In a landmark ruling, the UK Supreme Court has ruled that the Aerotel test should no longer be followed in the UK. The Court has instead affirmed the “any hardware” approach used by the European Patent Office (EPO) in making the exclusion from patentability assessment. Thus, whilst the Court expressly states that an ANN constitutes a "program for a computer", in adopting the “any hardware” approach, the Court rules that an ANN is not excluded from patentability "as such" because it can only be implemented using computer hardware, so it satisfies the “any hardware” test.  This principle would appear to apply to any other form of computer-implemented invention. Because of the abolishment of the Aerotel test, the Court stipulates that the lower UK courts and the UKIPO will now need to apply an “intermediate step” where certain features of an invention are filtered out prior to the assessment of novelty and inventive step. The Court refused to set out how that intermediate step should be applied, and instead refers the case back to the UKIPO Hearing Officer to apply the intermediate step and the requirements of novelty and inventive step to this case.

This decision thus marks a significant departure from two decades of UK case law and brings the UK Intellectual Property Office (UKIPO) into closer alignment with the European Patent Office (EPO).

The appeal focused on the interpretation of Section 1(2)(c) of the Patents Act 1977, which excludes computer programs from protection. The Court addressed three primary issues:


Issue 1: The Aerotel Test or a New Framework in the UK

The Court held that the long-standing Aerotel test, the cornerstone of UK practice since 2006 should no longer be followed. Instead, the UK will adopt the "any hardware" approach established by the EPO and expressly endorsed by the Enlarged Board of Appeal of the EPO in G1/19. This means that if a claimed invention involves the use of physical hardware (even a standard computer), it qualifies as an "invention" in the first instance, and is thus not excluded from patentability. This should help reduce the number of ‘excluded from patentability’ objections faced by applicants at the UKIPO.

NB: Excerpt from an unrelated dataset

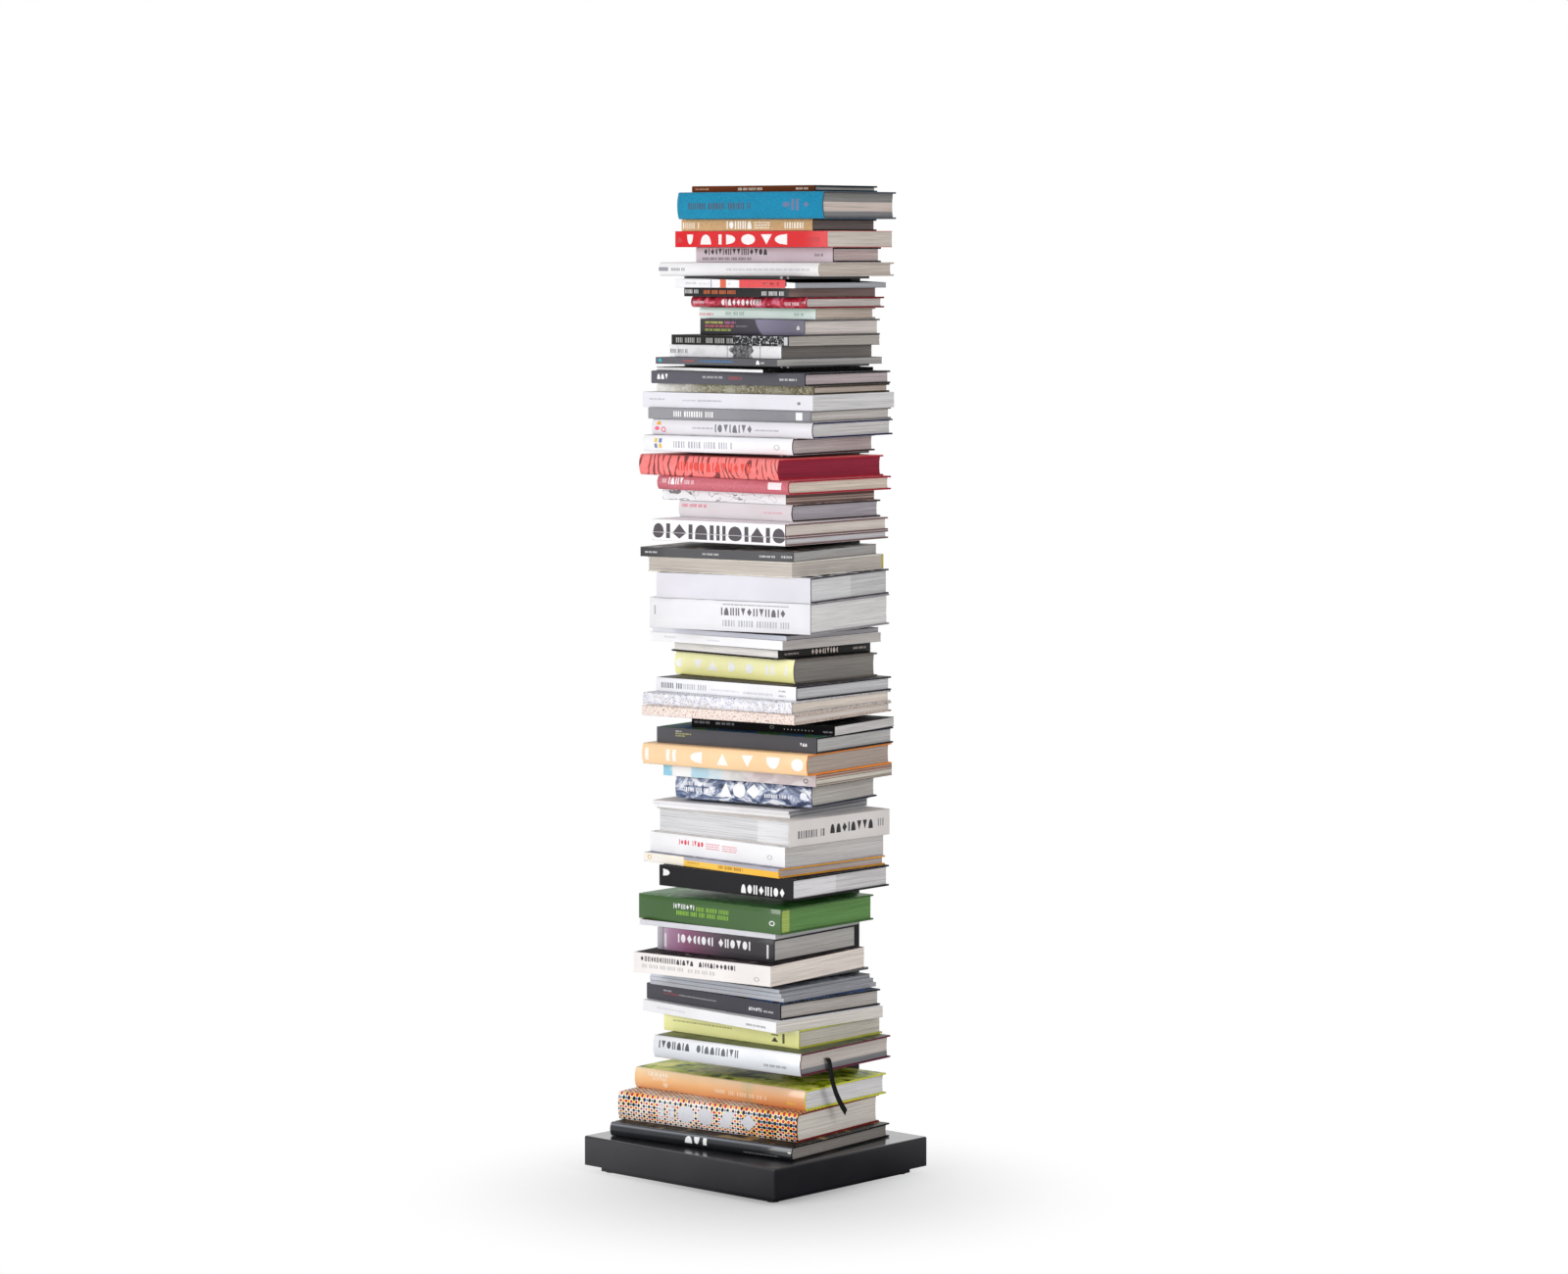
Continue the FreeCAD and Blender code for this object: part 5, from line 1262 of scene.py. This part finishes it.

Issue 2: The Definition of ANNs and their Exclusion from Patentability 


The Court clarified that an ANN is a "program for a computer," defining a "program" as a set of instructions used by a machine to manipulate data. This broad definition ensures the law remains technology-neutral, covering analogue and quantum systems as well as digital ones. The Court thus appears to confirm that an ANN (and other computer programs) are excluded from patentability if they are claimed “as such”. However, the Court also appears to acknowledge that an ANN (and other programs) may nevertheless be taken into account in the assessment of novelty and inventive step if the ANN (or program) contributes to or interacts with the technical character of the invention.  

Issue 3: A New Assessment of Computer-Implemented Inventions in the UK

Because the claimed invention involves an ANN implemented on computer hardware, the Court found it possesses the necessary "technical character" to be considered an invention. This effectively lowers the initial barrier to patentability for AI and other software-based technologies in the UK. The Court instead confirms that an “intermediate step” should be applied by the UKIPO and lower UK courts, to filter out features which do not contribute to, or interact with, the technical character of an invention, before making an assessment of novelty and inventive step for only those features that make it through this filter.  Because the Court has refused to provide guidance on what this step should look like, instead choosing to leave the development of the step to the UKIPO and lower courts, there is some uncertainty on how the law in the UK will develop over the next few years. It may well be the case that the UK aligns its practice more and more closely with that of the EPO, and may make use of the established COMVIK test used at the EPO to help with filtering out of features from claimed inventions.

The first application we should see of this new step should be in Emotional Perception, due to the Court referring the case back to the UKIPO Hearing Officer to apply this step. Thus, we will now wait to see how the UKIPO determines if the specific features of the invention, which provide a benefit of a "subjective" or "cognitive" improvement (such as better emotional music recommendations), contribute to the technical character of the invention as a whole.


Implications for IP Practitioners and Clients

This ruling provides much-needed clarity for the UK's technology sector. By trying to match UK practice with the EPO’s G 1/19 decision, the Court has seemingly attempted to reduce the risk of divergent outcomes for the same invention across different European jurisdictions.

However, the "Intermediate Step" remains an untested area of UK law and it remains to be seen how this step will be applied and develop over the coming years. We expect the UKIPO to issue revised examination guidelines shortly to reflect this pro-innovation, yet technically rigorous, stance.